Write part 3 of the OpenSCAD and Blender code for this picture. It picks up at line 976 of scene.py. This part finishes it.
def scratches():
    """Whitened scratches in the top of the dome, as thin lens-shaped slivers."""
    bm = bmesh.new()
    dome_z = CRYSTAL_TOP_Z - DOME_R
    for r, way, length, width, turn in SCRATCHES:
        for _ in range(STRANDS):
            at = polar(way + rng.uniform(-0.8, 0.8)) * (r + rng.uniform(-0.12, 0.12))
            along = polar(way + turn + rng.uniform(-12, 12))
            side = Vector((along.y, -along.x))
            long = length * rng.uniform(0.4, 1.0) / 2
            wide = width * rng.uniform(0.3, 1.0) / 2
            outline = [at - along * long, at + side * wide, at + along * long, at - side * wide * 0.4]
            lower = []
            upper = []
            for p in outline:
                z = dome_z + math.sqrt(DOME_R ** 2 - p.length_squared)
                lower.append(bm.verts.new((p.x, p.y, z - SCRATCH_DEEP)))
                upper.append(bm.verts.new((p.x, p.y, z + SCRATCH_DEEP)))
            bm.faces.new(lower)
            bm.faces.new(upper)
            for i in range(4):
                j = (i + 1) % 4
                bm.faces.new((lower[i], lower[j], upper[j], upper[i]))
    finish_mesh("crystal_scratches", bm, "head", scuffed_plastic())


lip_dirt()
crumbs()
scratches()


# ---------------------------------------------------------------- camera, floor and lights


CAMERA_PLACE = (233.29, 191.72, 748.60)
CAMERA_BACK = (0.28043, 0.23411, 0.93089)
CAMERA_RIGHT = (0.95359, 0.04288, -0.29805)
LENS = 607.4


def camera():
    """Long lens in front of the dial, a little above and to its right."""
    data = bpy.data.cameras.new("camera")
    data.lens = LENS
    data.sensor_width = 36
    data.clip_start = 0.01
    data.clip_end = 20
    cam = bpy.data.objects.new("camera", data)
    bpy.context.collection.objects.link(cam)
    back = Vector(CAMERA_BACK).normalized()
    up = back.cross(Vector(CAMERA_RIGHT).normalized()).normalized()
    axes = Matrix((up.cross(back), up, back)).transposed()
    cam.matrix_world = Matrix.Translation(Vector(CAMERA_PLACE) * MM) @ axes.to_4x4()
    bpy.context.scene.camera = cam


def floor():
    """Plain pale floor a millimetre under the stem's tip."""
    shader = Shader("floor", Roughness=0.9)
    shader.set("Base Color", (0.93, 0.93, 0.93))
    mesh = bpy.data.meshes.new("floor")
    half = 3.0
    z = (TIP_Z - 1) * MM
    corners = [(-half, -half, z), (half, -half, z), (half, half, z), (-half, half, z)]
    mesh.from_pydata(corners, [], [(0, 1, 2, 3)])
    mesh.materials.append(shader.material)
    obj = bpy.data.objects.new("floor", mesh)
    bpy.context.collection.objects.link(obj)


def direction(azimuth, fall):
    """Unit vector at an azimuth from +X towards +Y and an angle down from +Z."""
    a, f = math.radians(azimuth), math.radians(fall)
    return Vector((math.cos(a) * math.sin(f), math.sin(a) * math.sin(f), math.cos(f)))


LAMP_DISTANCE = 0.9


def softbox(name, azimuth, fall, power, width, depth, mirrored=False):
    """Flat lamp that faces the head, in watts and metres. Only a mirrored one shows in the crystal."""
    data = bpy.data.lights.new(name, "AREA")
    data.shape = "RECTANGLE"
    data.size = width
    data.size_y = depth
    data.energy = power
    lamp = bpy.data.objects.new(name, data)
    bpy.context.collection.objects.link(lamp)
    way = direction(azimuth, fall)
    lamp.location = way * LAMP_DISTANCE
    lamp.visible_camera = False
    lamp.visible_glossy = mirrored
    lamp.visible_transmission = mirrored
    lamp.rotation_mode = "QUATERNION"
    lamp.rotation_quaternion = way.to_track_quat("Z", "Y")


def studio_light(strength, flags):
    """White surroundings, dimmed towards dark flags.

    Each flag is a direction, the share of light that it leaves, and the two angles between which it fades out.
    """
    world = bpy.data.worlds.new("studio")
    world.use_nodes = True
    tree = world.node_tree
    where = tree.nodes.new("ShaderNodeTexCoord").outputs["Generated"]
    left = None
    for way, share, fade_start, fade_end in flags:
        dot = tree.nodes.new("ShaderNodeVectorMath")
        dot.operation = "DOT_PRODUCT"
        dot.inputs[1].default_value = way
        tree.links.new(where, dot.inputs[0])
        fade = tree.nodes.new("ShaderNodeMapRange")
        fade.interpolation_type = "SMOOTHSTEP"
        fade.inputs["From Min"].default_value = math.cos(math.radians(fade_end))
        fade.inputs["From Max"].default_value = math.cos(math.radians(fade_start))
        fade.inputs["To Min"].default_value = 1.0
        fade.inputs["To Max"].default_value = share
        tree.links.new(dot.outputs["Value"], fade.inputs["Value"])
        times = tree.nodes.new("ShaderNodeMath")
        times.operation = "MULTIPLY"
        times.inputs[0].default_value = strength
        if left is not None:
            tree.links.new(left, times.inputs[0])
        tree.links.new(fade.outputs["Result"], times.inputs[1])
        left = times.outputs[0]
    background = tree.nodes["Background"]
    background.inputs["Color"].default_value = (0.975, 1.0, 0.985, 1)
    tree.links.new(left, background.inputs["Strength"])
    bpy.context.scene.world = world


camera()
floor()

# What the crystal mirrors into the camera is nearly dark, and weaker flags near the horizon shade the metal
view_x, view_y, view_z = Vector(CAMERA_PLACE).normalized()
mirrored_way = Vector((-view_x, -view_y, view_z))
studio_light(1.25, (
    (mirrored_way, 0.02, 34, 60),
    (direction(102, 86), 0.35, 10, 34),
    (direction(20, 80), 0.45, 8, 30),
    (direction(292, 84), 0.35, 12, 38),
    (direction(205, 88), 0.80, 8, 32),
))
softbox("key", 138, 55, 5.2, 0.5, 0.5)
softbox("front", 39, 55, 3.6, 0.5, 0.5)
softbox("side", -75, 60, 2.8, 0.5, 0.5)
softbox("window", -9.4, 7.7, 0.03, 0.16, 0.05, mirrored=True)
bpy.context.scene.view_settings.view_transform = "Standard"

- [Work to do]: Provide only the count of lines in the material above that hold the word "scene".

- [Answer to the exercise]: 4